## WHAT IS BEING ASKED
Reproduce only the stretch of entries below that begins at the first line and ends at the line holding "r, z = next_r, next_z".

■ ■ ■

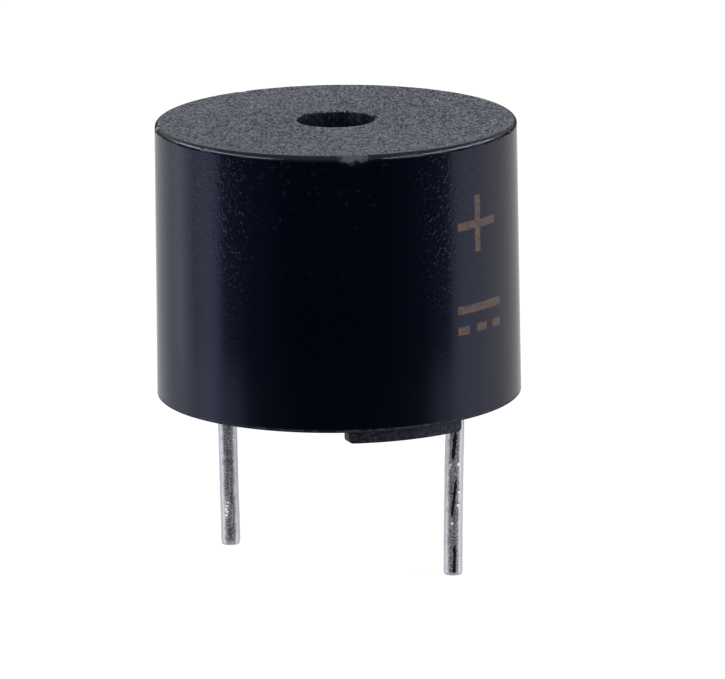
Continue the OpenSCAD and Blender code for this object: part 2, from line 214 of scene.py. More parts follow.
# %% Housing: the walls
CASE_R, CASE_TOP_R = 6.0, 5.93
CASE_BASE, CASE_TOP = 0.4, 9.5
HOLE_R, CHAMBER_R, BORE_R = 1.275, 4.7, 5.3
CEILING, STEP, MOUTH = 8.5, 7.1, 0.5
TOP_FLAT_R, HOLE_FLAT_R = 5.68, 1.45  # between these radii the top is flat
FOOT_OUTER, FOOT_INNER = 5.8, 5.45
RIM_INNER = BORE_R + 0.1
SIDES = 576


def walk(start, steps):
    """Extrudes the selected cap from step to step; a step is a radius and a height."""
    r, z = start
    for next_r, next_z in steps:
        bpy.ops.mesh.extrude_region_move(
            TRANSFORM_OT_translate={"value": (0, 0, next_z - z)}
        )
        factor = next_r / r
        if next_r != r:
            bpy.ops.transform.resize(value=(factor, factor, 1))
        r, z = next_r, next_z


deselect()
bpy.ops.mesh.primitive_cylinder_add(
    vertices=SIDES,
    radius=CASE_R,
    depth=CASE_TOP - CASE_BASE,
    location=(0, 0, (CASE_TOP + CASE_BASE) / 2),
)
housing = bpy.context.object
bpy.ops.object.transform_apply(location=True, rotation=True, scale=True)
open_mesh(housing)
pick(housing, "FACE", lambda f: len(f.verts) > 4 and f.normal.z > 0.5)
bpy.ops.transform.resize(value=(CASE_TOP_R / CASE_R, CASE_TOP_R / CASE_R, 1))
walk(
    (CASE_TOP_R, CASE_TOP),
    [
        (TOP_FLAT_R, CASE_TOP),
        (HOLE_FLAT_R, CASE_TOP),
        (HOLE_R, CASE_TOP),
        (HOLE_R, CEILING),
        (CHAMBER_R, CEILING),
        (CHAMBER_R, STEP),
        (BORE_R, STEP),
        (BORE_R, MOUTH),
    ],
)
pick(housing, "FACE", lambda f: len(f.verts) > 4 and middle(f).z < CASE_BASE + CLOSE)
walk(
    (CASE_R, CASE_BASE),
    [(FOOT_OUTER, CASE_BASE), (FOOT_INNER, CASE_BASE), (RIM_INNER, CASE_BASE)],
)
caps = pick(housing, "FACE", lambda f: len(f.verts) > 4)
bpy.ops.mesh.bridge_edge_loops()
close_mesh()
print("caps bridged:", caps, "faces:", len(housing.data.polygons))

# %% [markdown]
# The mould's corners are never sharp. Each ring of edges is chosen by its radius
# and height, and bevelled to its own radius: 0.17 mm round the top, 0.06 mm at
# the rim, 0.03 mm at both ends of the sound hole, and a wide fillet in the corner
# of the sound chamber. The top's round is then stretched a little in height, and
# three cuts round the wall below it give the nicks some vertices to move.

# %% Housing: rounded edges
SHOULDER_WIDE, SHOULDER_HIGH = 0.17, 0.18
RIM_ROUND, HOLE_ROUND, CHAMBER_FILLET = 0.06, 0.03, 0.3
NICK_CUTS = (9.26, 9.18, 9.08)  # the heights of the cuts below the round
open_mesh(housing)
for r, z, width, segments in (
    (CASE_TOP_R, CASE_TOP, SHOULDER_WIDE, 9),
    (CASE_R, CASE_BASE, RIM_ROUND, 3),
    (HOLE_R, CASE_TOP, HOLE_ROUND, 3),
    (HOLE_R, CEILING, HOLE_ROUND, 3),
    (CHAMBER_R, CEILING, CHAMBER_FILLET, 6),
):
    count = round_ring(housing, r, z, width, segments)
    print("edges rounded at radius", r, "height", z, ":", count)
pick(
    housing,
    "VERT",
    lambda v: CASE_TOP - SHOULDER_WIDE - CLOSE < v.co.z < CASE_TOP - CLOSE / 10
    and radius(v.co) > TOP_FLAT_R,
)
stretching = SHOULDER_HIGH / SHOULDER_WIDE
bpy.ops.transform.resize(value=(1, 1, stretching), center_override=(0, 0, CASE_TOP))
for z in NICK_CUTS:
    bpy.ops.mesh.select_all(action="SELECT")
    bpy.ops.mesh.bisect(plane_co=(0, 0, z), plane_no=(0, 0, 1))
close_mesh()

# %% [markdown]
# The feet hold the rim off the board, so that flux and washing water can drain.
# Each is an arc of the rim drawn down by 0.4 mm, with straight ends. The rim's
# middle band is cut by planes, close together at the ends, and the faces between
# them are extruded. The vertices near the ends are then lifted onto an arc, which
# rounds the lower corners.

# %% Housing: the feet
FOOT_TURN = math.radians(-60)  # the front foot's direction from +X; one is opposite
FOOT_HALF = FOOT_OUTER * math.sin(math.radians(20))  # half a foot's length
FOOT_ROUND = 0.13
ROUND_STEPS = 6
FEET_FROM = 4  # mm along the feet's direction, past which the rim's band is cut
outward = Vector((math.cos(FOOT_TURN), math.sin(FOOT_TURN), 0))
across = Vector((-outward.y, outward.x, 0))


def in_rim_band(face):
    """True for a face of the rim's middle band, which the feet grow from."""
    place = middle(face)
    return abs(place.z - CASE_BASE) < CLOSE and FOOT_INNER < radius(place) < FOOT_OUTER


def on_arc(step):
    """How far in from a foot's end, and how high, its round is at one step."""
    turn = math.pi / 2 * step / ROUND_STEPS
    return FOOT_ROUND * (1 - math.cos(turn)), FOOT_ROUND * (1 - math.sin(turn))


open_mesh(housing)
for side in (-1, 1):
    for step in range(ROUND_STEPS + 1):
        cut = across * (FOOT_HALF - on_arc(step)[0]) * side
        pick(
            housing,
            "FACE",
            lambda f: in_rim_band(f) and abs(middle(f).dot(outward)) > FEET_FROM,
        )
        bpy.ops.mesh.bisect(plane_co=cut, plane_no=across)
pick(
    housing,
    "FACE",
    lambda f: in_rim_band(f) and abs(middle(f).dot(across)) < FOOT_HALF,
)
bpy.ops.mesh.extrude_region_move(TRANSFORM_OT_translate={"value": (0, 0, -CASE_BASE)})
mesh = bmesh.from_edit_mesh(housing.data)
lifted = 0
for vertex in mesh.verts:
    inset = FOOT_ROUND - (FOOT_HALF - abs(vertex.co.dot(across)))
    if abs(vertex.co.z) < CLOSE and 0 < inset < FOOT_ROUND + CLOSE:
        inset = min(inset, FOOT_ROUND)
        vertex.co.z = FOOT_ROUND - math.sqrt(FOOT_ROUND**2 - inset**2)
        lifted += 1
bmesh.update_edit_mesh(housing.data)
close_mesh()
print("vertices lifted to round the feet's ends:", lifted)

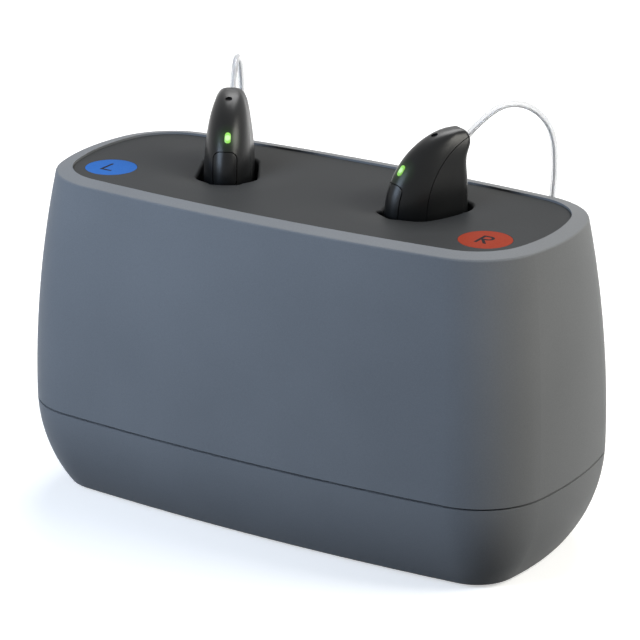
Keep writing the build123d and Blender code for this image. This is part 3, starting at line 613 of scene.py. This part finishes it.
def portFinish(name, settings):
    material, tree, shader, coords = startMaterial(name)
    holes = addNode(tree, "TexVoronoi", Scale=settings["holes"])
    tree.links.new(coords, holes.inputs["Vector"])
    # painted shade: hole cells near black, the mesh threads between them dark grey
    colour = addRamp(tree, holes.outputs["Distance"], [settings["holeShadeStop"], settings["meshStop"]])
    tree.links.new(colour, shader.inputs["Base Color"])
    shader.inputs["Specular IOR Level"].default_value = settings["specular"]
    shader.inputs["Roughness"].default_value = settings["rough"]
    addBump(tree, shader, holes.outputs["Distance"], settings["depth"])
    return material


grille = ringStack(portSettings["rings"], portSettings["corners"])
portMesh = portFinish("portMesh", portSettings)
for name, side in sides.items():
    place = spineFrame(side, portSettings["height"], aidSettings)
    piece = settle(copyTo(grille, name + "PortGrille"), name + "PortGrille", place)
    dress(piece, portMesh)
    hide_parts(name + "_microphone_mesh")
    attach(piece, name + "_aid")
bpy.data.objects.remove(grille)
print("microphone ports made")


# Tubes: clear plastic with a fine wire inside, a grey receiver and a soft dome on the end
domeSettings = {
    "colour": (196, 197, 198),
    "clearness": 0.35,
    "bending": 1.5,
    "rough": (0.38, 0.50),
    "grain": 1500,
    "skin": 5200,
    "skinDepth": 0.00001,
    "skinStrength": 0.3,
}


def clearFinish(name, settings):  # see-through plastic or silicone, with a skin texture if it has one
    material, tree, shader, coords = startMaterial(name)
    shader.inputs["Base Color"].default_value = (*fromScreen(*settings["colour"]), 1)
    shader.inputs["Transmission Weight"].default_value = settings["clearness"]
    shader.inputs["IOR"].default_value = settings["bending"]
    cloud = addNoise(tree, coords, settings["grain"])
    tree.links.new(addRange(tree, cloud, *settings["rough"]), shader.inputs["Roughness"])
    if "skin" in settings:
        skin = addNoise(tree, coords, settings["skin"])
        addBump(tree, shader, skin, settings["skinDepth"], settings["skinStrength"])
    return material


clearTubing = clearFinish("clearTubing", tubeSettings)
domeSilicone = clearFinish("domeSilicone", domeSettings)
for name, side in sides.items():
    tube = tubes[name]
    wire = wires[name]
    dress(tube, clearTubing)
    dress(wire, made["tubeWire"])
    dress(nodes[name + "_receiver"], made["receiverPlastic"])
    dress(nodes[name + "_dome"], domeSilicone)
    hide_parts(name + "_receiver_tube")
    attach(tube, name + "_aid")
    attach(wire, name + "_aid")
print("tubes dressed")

■ ■ ■

## TASK SOLUTION
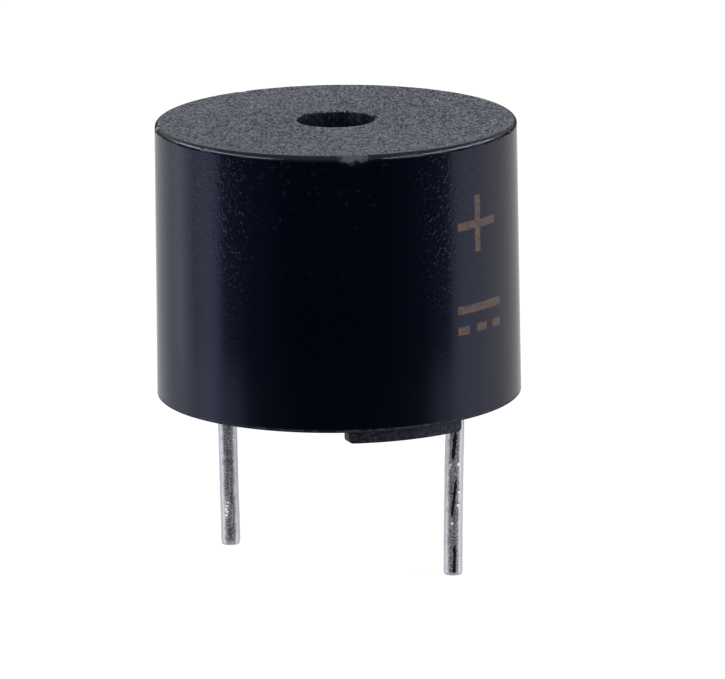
Continue the OpenSCAD and Blender code for this object: part 2, from line 214 of scene.py. More parts follow.
# %% Housing: the walls
CASE_R, CASE_TOP_R = 6.0, 5.93
CASE_BASE, CASE_TOP = 0.4, 9.5
HOLE_R, CHAMBER_R, BORE_R = 1.275, 4.7, 5.3
CEILING, STEP, MOUTH = 8.5, 7.1, 0.5
TOP_FLAT_R, HOLE_FLAT_R = 5.68, 1.45  # between these radii the top is flat
FOOT_OUTER, FOOT_INNER = 5.8, 5.45
RIM_INNER = BORE_R + 0.1
SIDES = 576


def walk(start, steps):
    """Extrudes the selected cap from step to step; a step is a radius and a height."""
    r, z = start
    for next_r, next_z in steps:
        bpy.ops.mesh.extrude_region_move(
            TRANSFORM_OT_translate={"value": (0, 0, next_z - z)}
        )
        factor = next_r / r
        if next_r != r:
            bpy.ops.transform.resize(value=(factor, factor, 1))
        r, z = next_r, next_z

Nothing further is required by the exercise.